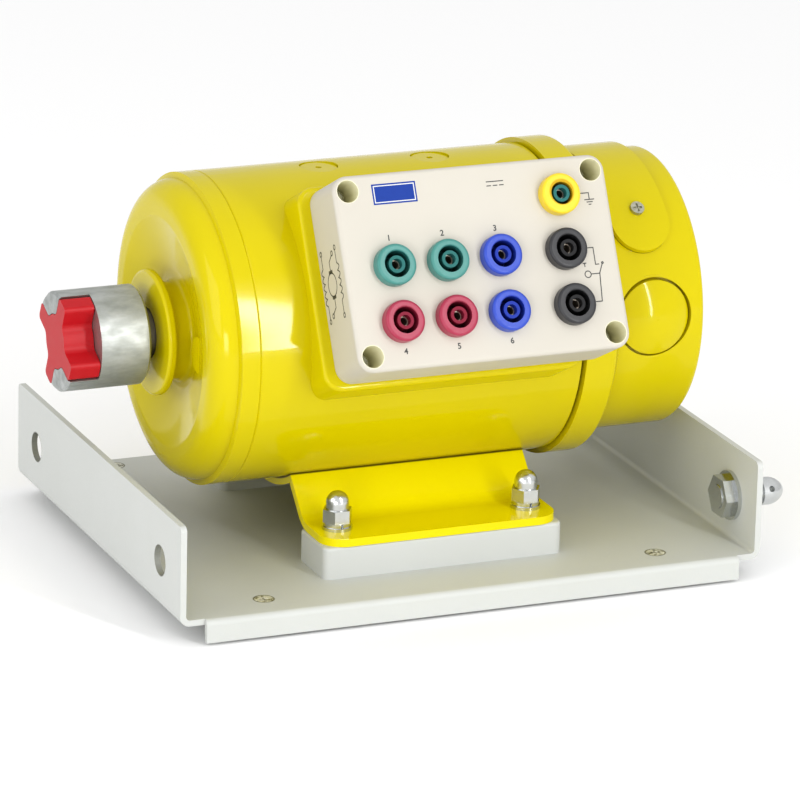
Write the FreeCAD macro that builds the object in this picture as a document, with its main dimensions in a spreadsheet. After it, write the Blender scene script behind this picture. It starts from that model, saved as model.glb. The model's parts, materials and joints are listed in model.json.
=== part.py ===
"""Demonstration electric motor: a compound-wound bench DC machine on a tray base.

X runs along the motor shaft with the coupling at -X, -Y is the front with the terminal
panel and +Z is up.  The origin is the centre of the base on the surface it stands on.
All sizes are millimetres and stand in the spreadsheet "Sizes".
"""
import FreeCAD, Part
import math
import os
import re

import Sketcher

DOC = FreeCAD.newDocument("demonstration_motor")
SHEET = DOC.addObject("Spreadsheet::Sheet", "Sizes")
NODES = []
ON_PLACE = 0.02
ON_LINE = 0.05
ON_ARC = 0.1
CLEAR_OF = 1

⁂

* **DIRECTIONS FOR THIS TASK**
Your task is to quote all of the data word for word.

* **RESPONSE**
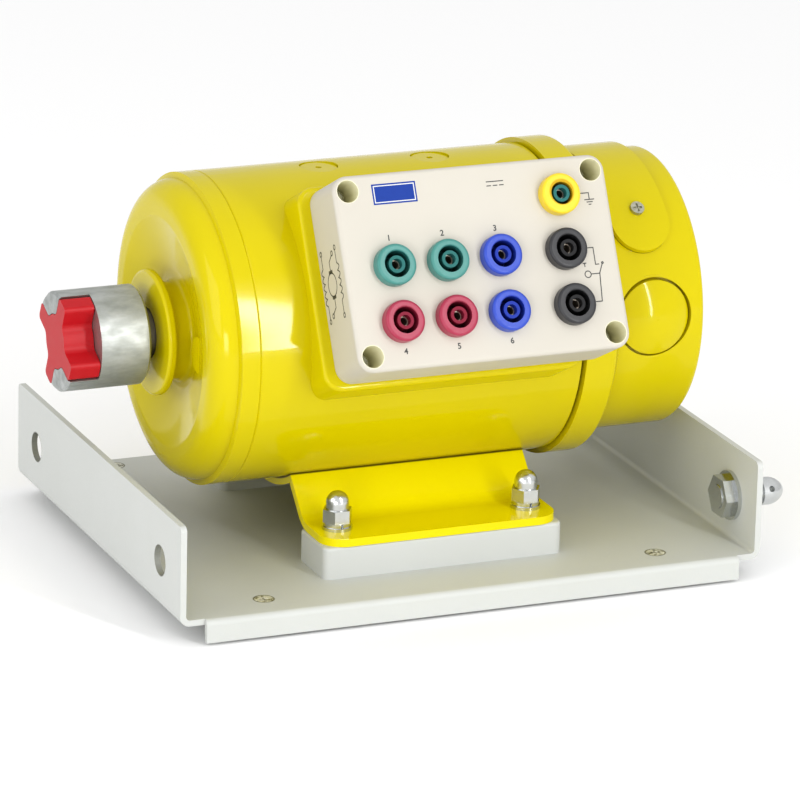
Write the FreeCAD macro that builds the object in this picture as a document, with its main dimensions in a spreadsheet. After it, write the Blender scene script behind this picture. It starts from that model, saved as model.glb. The model's parts, materials and joints are listed in model.json.
=== part.py ===
"""Demonstration electric motor: a compound-wound bench DC machine on a tray base.

X runs along the motor shaft with the coupling at -X, -Y is the front with the terminal
panel and +Z is up.  The origin is the centre of the base on the surface it stands on.
All sizes are millimetres and stand in the spreadsheet "Sizes".
"""
import FreeCAD, Part
import math
import os
import re

import Sketcher

DOC = FreeCAD.newDocument("demonstration_motor")
SHEET = DOC.addObject("Spreadsheet::Sheet", "Sizes")
NODES = []
ON_PLACE = 0.02
ON_LINE = 0.05
ON_ARC = 0.1
CLEAR_OF = 1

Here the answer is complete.